If chocolate fudge cake could sing, it would sound like” this, according to the BBC. The voice that launched a thousand babies, Barry White, put out his biggest single, “Can’t Get Enough Of Your Love Babe” this day in 1974.

It was the title track from his third album, which came along a few weeks later. The distinctively bass-voiced R&B singer was by then 29 and quite a veteran of the music world…albeit fairly new as a solo singer. He grew up largely in L.A., listening to a lot of classical music his mom favored. In the ’60s, he’d put out a few unsuccessful singles but also worked as an A&R man for a small label, produced several records and even wrote music for the kids show The Banana Splits!

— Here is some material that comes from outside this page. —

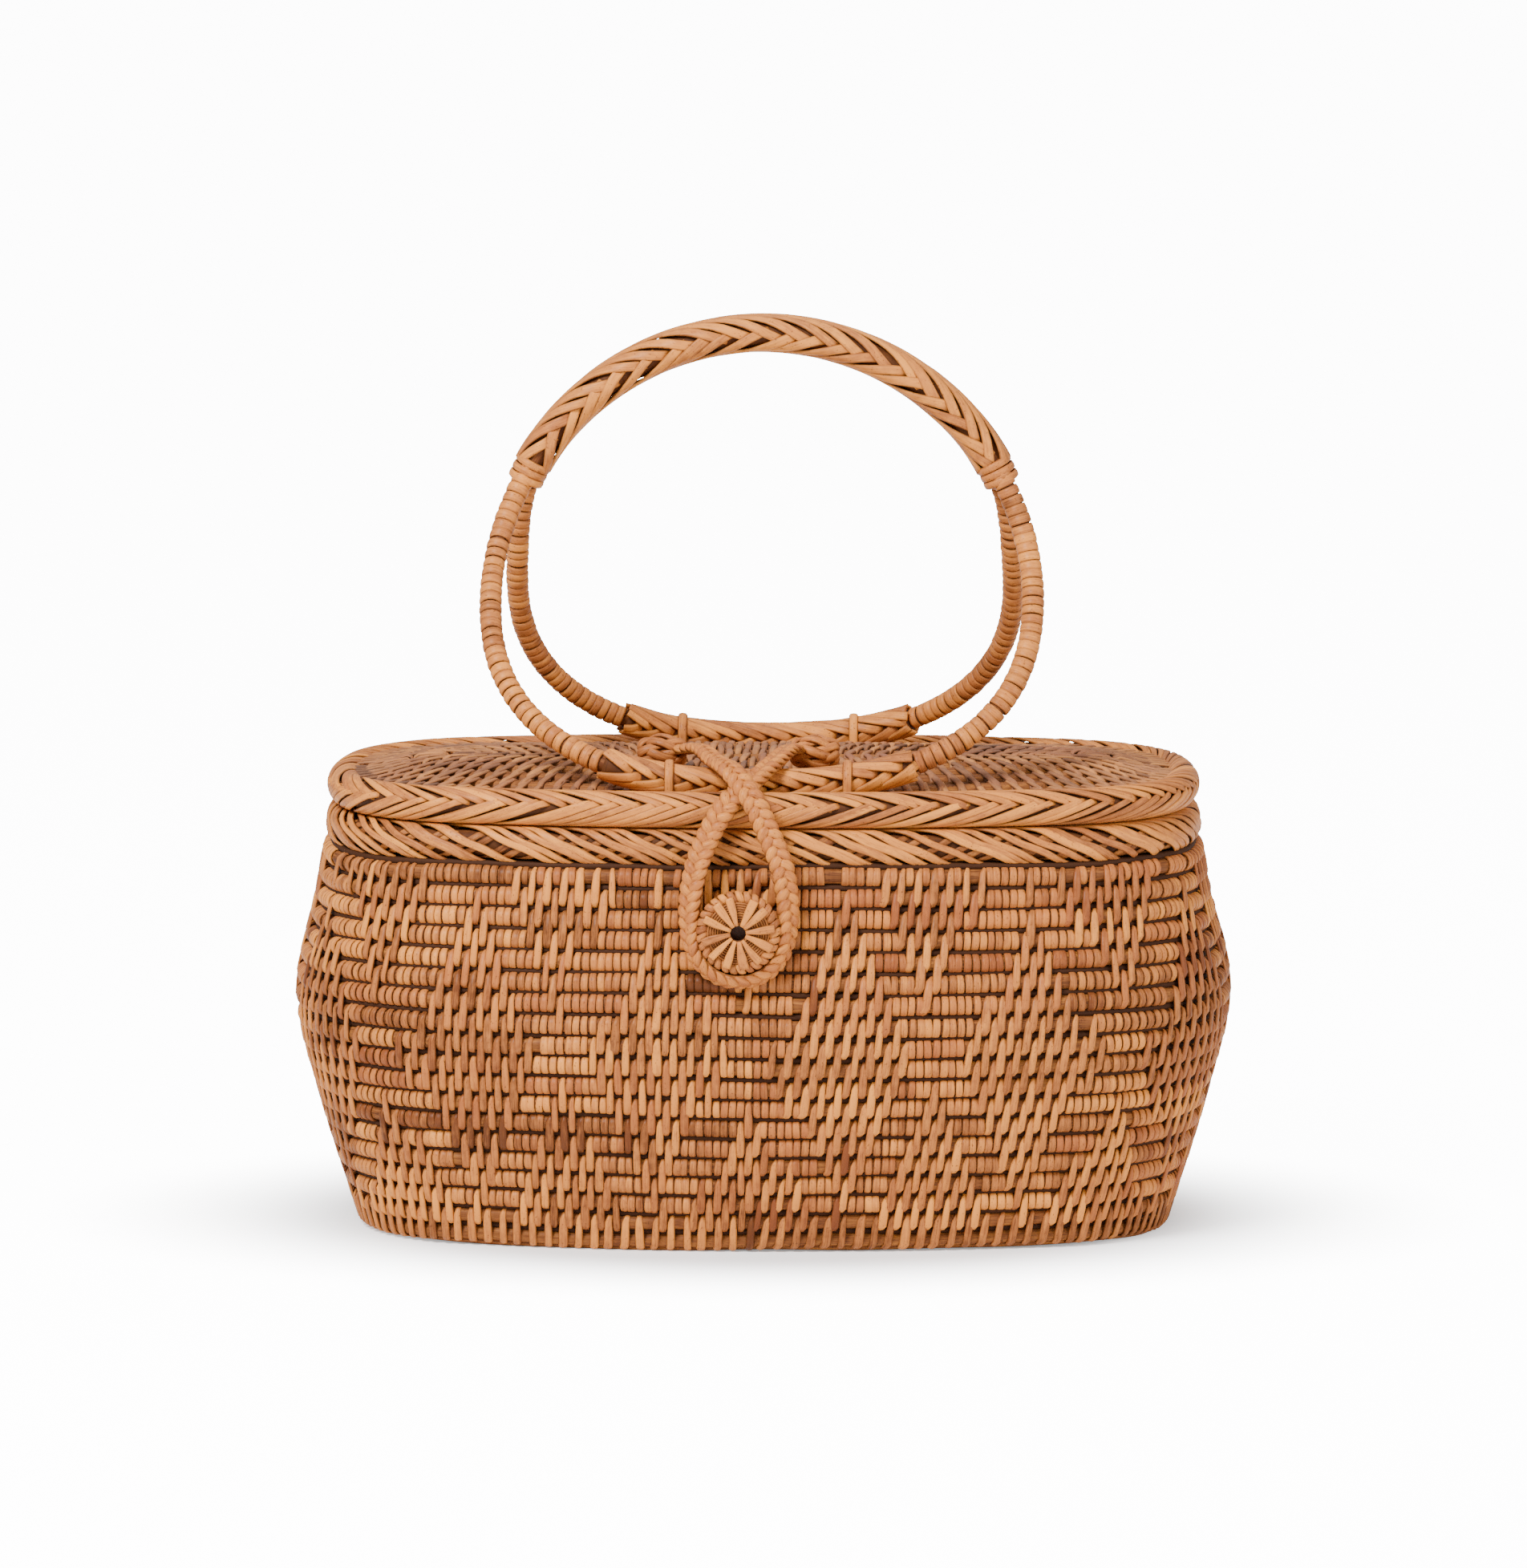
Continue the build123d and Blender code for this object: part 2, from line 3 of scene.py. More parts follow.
import bpy
import numpy as np
from bpy.props import FloatProperty, FloatVectorProperty, IntProperty, PointerProperty
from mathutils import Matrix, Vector


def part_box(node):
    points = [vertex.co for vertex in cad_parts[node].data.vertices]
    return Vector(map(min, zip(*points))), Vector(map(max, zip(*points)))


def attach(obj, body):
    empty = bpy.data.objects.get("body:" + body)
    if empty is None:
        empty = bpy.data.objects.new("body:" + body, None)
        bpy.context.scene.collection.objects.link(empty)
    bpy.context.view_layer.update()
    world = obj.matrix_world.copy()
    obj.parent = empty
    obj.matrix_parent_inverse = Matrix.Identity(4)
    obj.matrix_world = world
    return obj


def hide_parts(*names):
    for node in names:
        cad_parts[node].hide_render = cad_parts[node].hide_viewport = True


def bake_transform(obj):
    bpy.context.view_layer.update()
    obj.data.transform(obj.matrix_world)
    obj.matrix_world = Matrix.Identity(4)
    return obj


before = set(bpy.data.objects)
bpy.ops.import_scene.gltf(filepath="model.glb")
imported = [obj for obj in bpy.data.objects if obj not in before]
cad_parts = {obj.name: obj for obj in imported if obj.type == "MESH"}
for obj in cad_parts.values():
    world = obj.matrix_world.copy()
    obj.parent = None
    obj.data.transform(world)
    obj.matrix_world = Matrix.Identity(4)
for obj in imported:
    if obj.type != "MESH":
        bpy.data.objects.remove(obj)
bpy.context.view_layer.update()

bl_info = {
    "name": "Coiled rattan basket",
    "version": (1, 0, 0),
    "blender": (4, 5, 0),
    "location": "3D View > Sidebar > Basket",
    "description": "Weaves an oval lidded rattan basket round its packed frame",
    "category": "Object",
}

MM = 0.001


# ---- Places taken from the frame ----
def lowest(node):
    return np.array(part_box(node)[0], float)


def highest(node):
    return np.array(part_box(node)[1], float)


def middle_of(node):
    return (lowest(node) + highest(node)) / 2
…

Around 1970 he joined Love Unlimited, a soul girls’ group, as a producer and writer, writing their 1972 hit “Walkin’ in the Rain” and the 1973 #1 instrumental “Love’s Theme.” In time, 20th Century Fox gave him a solo recording contract (though a huge player in movies, Fox never made a major impression in music…but they gave it a shot). His first two albums both went to #1 on R&B charts and got him noticed at least on hit radio with the single “I’m Gonna Love You Just A Little Bit More” This song though put him front and center among the biggest acts going in ’74.

Can’t Get Enough Of Your Love Babe” was his only #1 hit single, and hit a career-best #5 in Canada. Coupled with the follow-up, “You’re the First, The Last, My Everything,”, it also pushed the album to the top of American charts.

White would go on to have six #1 albums on the R&B charts in the ’70s, but his disco-soul sound fell out of favor in the ’80s. This song lives on in various movies and TV shows though, including The Simpsons. They used it in their “Whacking Day” show in which Lisa recruits Barry and his low voice to sing for snakes; he was a fan of the show and even wrote an original song for that episode.

White passed away in 2003, suffering from various smoking and diabetes related problems.